The conference became known for prioritizing practical knowledge over headlines, with discussions centered on wallets, privacy, infrastructure, open-source development, custody, Lightning, scripts, and operational security rather than market predictions or price narratives.

“I have always said TABConf is not the place to come learn why Bitcoin is great,” wrote Tidwell, adding that “it is the place where, once you know Bitcoin is great, you come to learn what you can do next.”

According to him, TABConf “has always been a builders and doers conference.”

That mindset helped TABConf develop a reputation that stood apart from larger industry events.  At a time when many conferences optimized for scale, sponsorship visibility, and mainstream accessibility, TABConf leaned further into technical depth. The organizers embraced unconventional formats, interactive workshops, and community-driven experiments that encouraged participation instead of passive consumption.

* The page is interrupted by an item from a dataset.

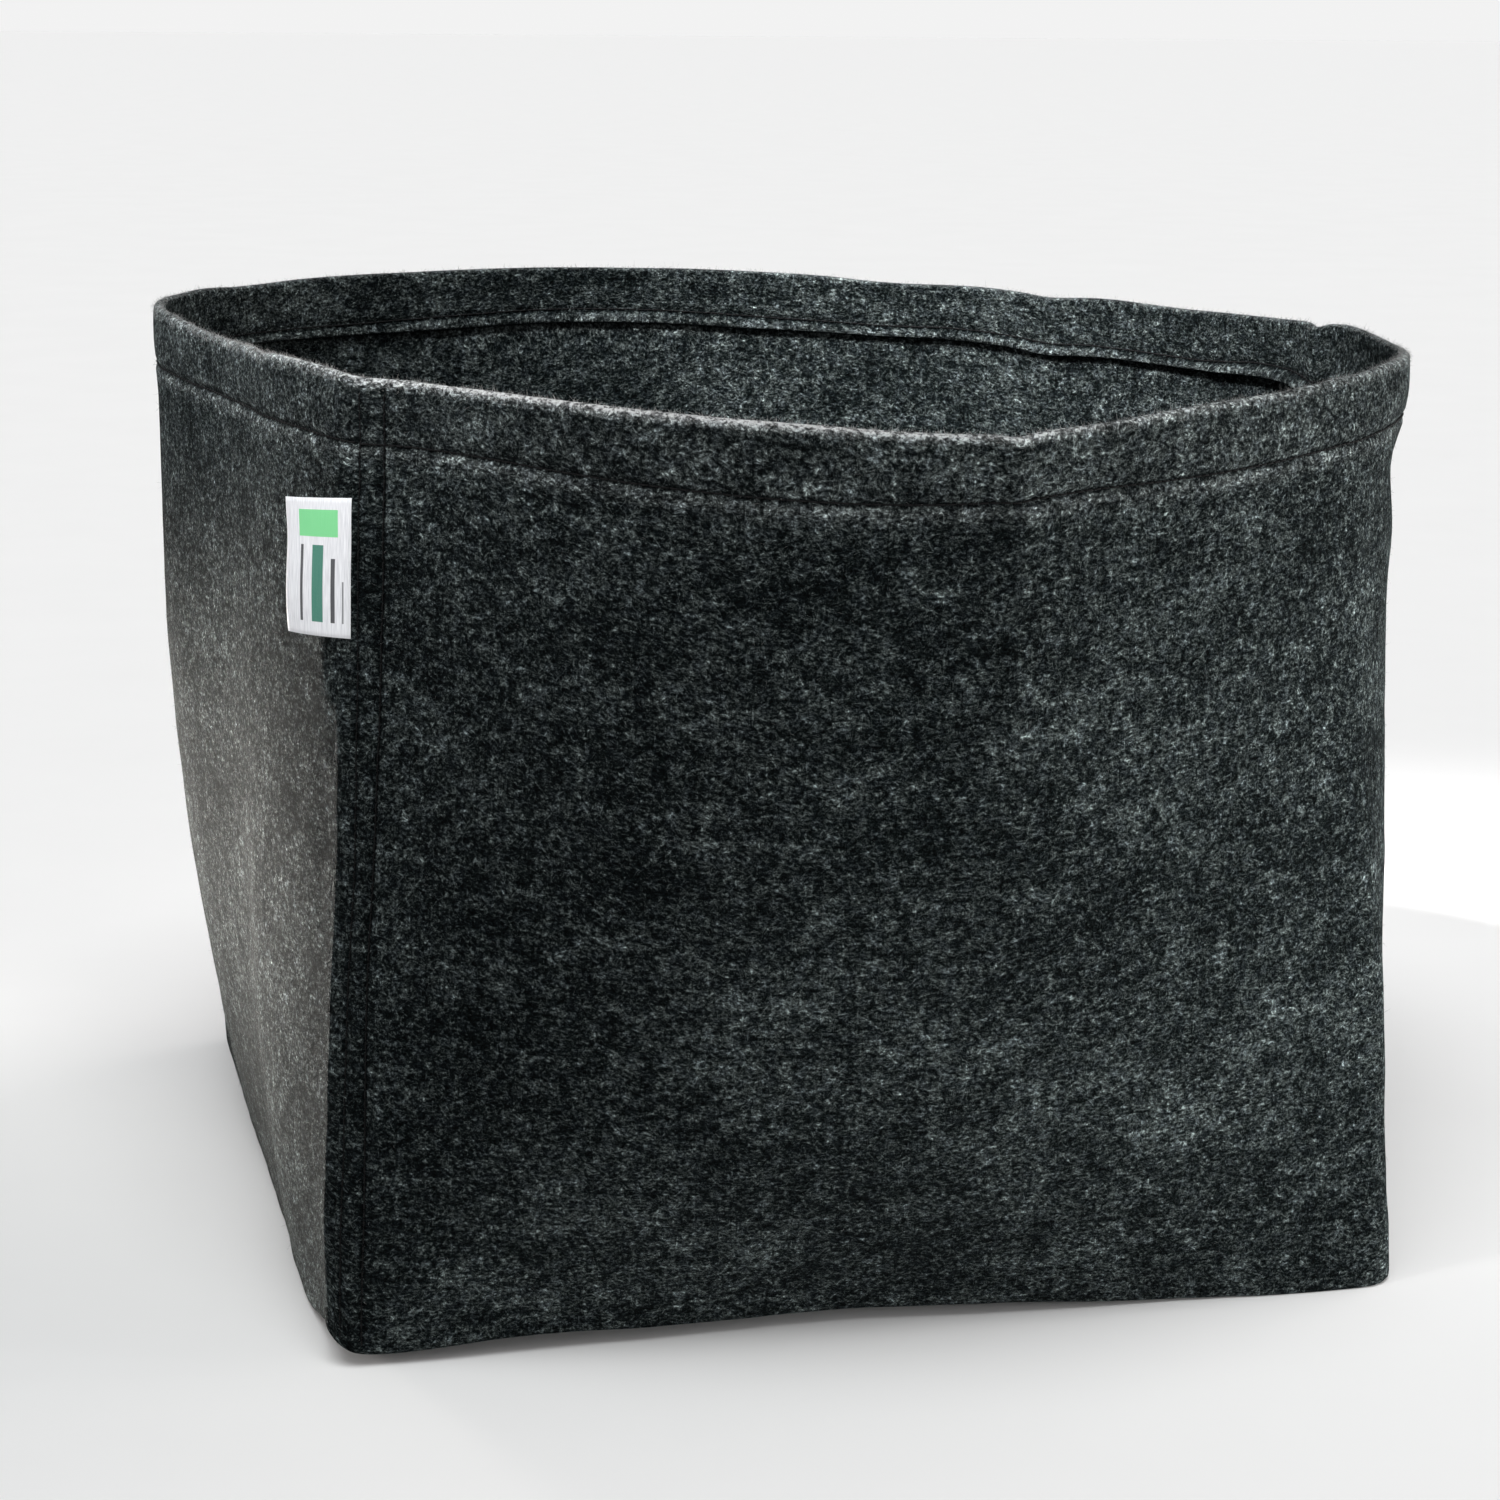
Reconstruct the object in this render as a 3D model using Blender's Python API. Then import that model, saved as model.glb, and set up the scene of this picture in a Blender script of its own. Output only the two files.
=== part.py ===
"""Fabric grow bag: one strip of needle-punched felt wrapped round a square felt base.

The strip's ends lap at the front-left corner under two rows of stitching, its top edge is
turned in as a hem, and its bottom edge is turned in and sewn to the base's upturned edge.
A woven label is caught in the corner seam. Metres, +Z up, the base centred on the origin and
resting on z = 0. The front face looks along -Y.
"""

import math

import bpy
import numpy as np

BAG = "fabric_grow_bag"

# Felt and its outline
FELT = 0.0025  # thickness of one ply
PLY_GAP = 0.0003  # room between two plies that lie together
BASE_GAP = 0.0009  # room between the base's upturned edge and the wall
BASE_SIDE = 0.488  # the square that the wall is sewn round
BASE_CORNER = 0.014  # how tightly the felt turns at a bottom corner
WALL_WIDTH = 0.425  # of the strip, from the bottom edge to the rim, along the felt
FLARE_POWER = 1.6  # above 1, the square opens to the mouth mostly in the lower half

# How far the mouth lies from the middle of the bag, at each corner and side in turn
MOUTH_REACH = {
    "front_left": 0.312,
    "front": 0.340,
    "front_right": 0.323,
    "right": 0.284,
    "back_right": 0.264,
    "back": 0.275,
    "back_left": 0.335,
    "left": 0.265,
}
MOUTH_SLIP = -0.007  # how far round the rim the seam has drifted from the corner's direction

# Hem, laps and allowances
HEM_DEPTH = 0.0335  # from the rim to the hem's raw edge
HEM_STITCH = 0.0285  # from the rim to its row of stitching
BASE_ALLOWANCE = 0.012  # felt turned up inside along the bottom seam
LAP_WIDTH = 0.020  # of the strip's end, behind its beginning
LAP_GAP = 0.0009  # leaves room for the label between the plies
LAP_EASE = 0.008  # length over which a ply steps in to pass behind another
LAP_START = BASE_ALLOWANCE + 0.020  # the lapped end is trimmed clear of the bottom seam
FOLD_STEPS = 4  # facets round a turned edge
SIDE_STEPS = 14  # facets along each side of the wall

# Thread
THREAD = 0.0008  # diameter
THREAD_GAP = 0.0005  # off the felt
EDGE_ROW = 0.0025  # from the corner's ridge to the first row
SECOND_ROW = 0.013  # and to the second
ROW_FOOT = 0.004  # where both rows begin, above the bottom edge
ROW_HEAD = 0.006  # and where they end, below the rim
BASE_ROW = 0.007  # height of the bottom seam's stitching
BACK_TACK = 0.0015  # the hem's row stops this far short of the ridge

# Label
LABEL_TALL = 0.0585
LABEL_WIDE = 0.035  # the part that stands out of the seam
LABEL_CLOTH = 0.0003
LABEL_DROP = 0.052  # from the rim to its top edge
LABEL_TUCK = 0.011  # caught in the seam
LABEL_HEADING = math.radians(143)  # the way it stands out, anticlockwise from +X

GIRTH = 4 * BASE_SIDE - (8 - 2 * math.pi) * BASE_CORNER
QUARTER = GIRTH / 4
HALF_ARC = BASE_CORNER * math.pi / 4
FOLD = 2 * FELT + PLY_GAP  # across a ply turned back on itself
LAP_STEP = FELT + LAP_GAP  # how far in the lapped end lies


def clear_scene():
    for item in list(bpy.data.objects):
        bpy.data.objects.remove(item, do_unlink=True)


def smooth_step(x):
    x = min(max(x, 0.0), 1.0)
    return x * x * (3 - 2 * x)


# The wall's outline, by distance round it from the ridge of the front-left corner,
# anticlockwise seen from above.


def base_point(distance):
    """A point of the rounded square at the foot of the wall."""
    side, along = divmod(distance % GIRTH, QUARTER)
    half = BASE_SIDE / 2
    inner = half - BASE_CORNER
    if along < HALF_ARC:
        angle = math.radians(225) + along / BASE_CORNER
        x = -inner + BASE_CORNER * math.cos(angle)
        y = -inner + BASE_CORNER * math.sin(angle)
    elif along > QUARTER - HALF_ARC:
        angle = math.radians(315) - (QUARTER - along) / BASE_CORNER
        x = inner + BASE_CORNER * math.cos(angle)
        y = -inner + BASE_CORNER * math.sin(angle)
    else:
        x = -inner + along - HALF_ARC
        y = -half
    turn = side * math.pi / 2
    return np.array([
        x * math.cos(turn) - y * math.sin(turn),
        x * math.sin(turn) + y * math.cos(turn),
    ])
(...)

One of the event’s most recognizable traditions, Capture the Bitcoin, transformed attendees into active problem-solvers, sending them through scavenger hunts and technical challenges to claim a bitcoin prize.

Under the guidance of Tidwell and co-founder Brandon Black, TABConf adopted a radically transparent approach to conference planning, managing much of its organization publicly through GitHub. The same model applies to this year’s edition, treating conference coordination more like an open-source software project than a traditional business operation—an approach that later influenced other Bitcoin events and developer communities.

Importantly, TABConf was never designed to become a large commercial enterprise. Tidwell emphasized in his announcement that the conference remained volunteer-run throughout its existence, supported by a relatively small core team and a much larger network of contributors who believed in preserving a highly technical space within Bitcoin culture.

Ending because it worked

When Scaling Bitcoin faded from prominence, there were relatively few places where developers and advanced users could gather for focused technical discussions without the distractions of broader industry marketing. TABConf helped fill that void during a critical stage in Bitcoin’s maturation.

Today, however, the ecosystem looks fundamentally different.

Regional editions of Bitcoin++, communities like BitDevs and Presidio Bitcoin, gatherings such as Adopting Bitcoin, OP_NEXT, and the MIT Bitcoin Expo now provide technical forums across multiple continents and specialties.

According to Tidwell, that evolution represents success rather than competition: the gap TABConf was created to fill has largely been filled, and “that is a good thing!”

That perspective stands out in an industry where organizations often continue operating long after their original purpose has faded. Instead of stretching the brand indefinitely, TABConf’s organizers appear determined to preserve the conference’s identity while it still carries genuine meaning within the builder community.

The announcement also highlighted something often overlooked in discussions about Bitcoin infrastructure: the human layer.

Over the years, TABConf attendees formed friendships, launched projects, discovered career opportunities, and even met future spouses. Those outcomes are difficult to quantify, but they help explain why certain gatherings become culturally important beyond their official agendas. Communities built around open-source software are sustained as much by trust and shared values as by code itself. TABConf succeeded because it cultivated both.

On personal responsibility

Tidwell also used the announcement to defend a principle increasingly debated within Bitcoin: the relationship between usability and personal responsibility.

He argues that meaningful sovereignty still requires a baseline level of technical competence—a view that runs counter to the growing belief that every layer of complexity should be abstracted away from users entirely. In his view, learning how digital money works remains an essential part of using it responsibly, and “the healthy place is somewhere in the middle.

“Taking responsibility for your own digital money is still a new idea for many people,” stated Tidwell.

That philosophy shaped TABConf from the start. The conference treated technical literacy not as an elite skillset reserved for engineers, but as something ordinary users could gradually develop through experimentation, repetition, and hands-on participation.

“No one is too old, too new, or too “non technical” to learn how Bitcoin works. But that knowledge requires practice, repetition, and maintenance,” said Tidwell.

As TABConf prepares for its final edition in Atlanta this October, the mood surrounding the event feels less like mourning and more like recognition. Recognition that a conference born from a small meetup succeeded in helping cultivate a generation of Bitcoin builders. Recognition that the technical culture it helped protect no longer depends on a single event to survive.

And recognition that ending on purpose—before the mission becomes diluted—may ultimately be one of the strongest signals a community can send about what it values.